I will translate John La Rooy's list comprehension to nested for's, just in case anyone else has trouble understanding it.

result = [y for x in os.walk(PATH) for y in glob(os.path.join(x[0], '*.txt'))]

Should be equivalent to:

import glob
import os

result = []

for x in os.walk(PATH):
    for y in glob.glob(os.path.join(x[0], '*.txt')):
        result.append(y)

Here's the documentation for list comprehension and the functions os.walk and glob.glob.

Jefferson Lima
  • 5,186
  • 2
  • 28
  • 28
  • 1
    This answer worked for me in Python 3.7.3. `glob.glob(..., recursive=True)` and `list(Path(dir).glob(...'))` did not. – miguelmorin Jun 04 '19 at 21:13
22

The new pathlib library simplifies this to one line:

from pathlib import Path
result = list(Path(PATH).glob('**/*.txt'))

You can also use the generator version:

from pathlib import Path
for file in Path(PATH).glob('**/*.txt'):
    pass

This returns Path objects, which you can use for pretty much anything, or get the file name as a string by file.name.

Emre
  • 503
  • 4
  • 7
13

Your original solution was very nearly correct, but the variable "root" is dynamically updated as it recursively paths around. os.walk() is a recursive generator. Each tuple set of (root, subFolder, files) is for a specific root the way you have it setup.

i.e.

root = 'C:\\'
subFolder = ['Users', 'ProgramFiles', 'ProgramFiles (x86)', 'Windows', ...]
files = ['foo1.txt', 'foo2.txt', 'foo3.txt', ...]

root = 'C:\\Users\\'
subFolder = ['UserAccount1', 'UserAccount2', ...]
files = ['bar1.txt', 'bar2.txt', 'bar3.txt', ...]

...

I made a slight tweak to your code to print a full list.

import os
for root, subFolder, files in os.walk(PATH):
    for item in files:
        if item.endswith(".txt") :
            fileNamePath = str(os.path.join(root,item))
            print(fileNamePath)

Hope this helps!

EDIT: (based on feeback)

OP misunderstood/mislabeled the subFolder variable, as it is actually all the sub folders in "root". Because of this, OP, you're trying to do os.path.join(str, list, str), which probably doesn't work out like you expected.

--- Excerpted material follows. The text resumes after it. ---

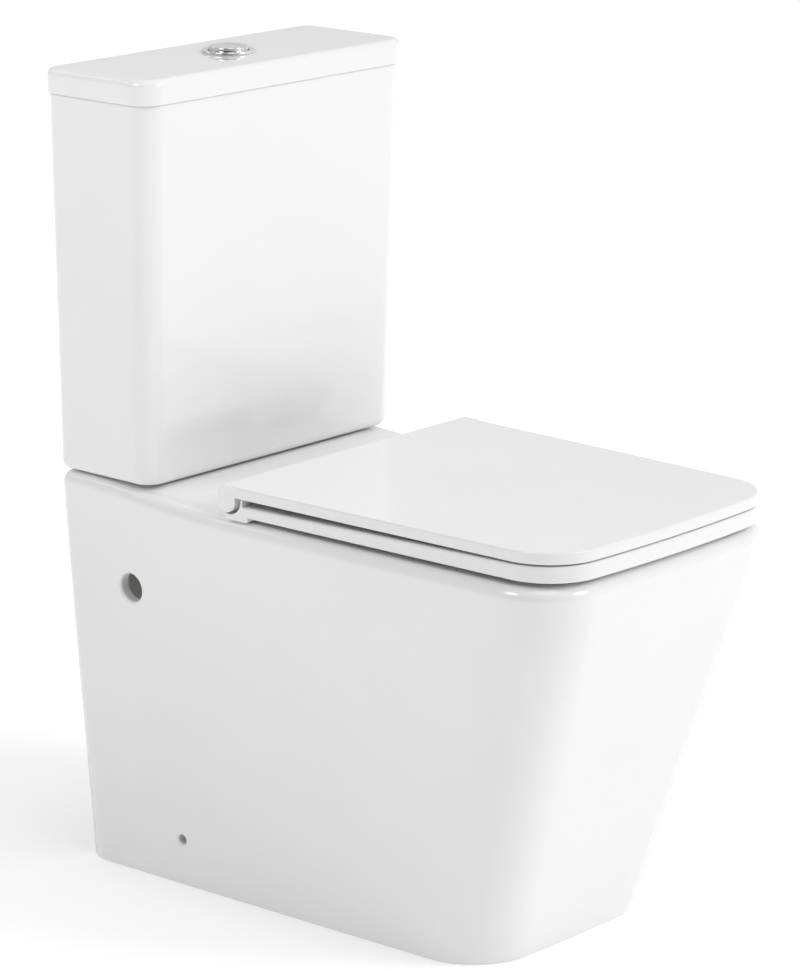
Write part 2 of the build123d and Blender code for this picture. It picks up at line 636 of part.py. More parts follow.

To help add clarity, you could try this labeling scheme:

import os
for current_dir_path, current_subdirs, current_files in os.walk(RECURSIVE_ROOT):
    for aFile in current_files:
        if aFile.endswith(".txt") :
            txt_file_path = str(os.path.join(current_dir_path, aFile))
            print(txt_file_path)
LastTigerEyes
  • 647
  • 1
  • 9
  • 21
9

Its not the most pythonic answer, but I'll put it here for fun because it's a neat lesson in recursion

def find_files( files, dirs=[], extensions=[]):
    new_dirs = []
    for d in dirs:
        try:
            new_dirs += [ os.path.join(d, f) for f in os.listdir(d) ]
        except OSError:
            if os.path.splitext(d)[1] in extensions:
                files.append(d)

    if new_dirs:
        find_files(files, new_dirs, extensions )
    else:
        return

On my machine I have two folders, root and root2

mender@multivax ]ls -R root root2
root:
temp1 temp2

root/temp1:
temp1.1 temp1.2

root/temp1/temp1.1:
f1.mid

root/temp1/temp1.2:
f.mi  f.mid

root/temp2:
tmp.mid

root2:
dummie.txt temp3

root2/temp3:
song.mid

Lets say I want to find all .txt and all .mid files in either of these directories, then I can just do

files = []
find_files( files, dirs=['root','root2'], extensions=['.mid','.txt'] )
print(files)

#['root2/dummie.txt',
# 'root/temp2/tmp.mid',
# 'root2/temp3/song.mid',
# 'root/temp1/temp1.1/f1.mid',
# 'root/temp1/temp1.2/f.mid']
dermen
  • 5,252
  • 4
  • 23
  • 34
9

You can do it this way to return you a list of absolute path files.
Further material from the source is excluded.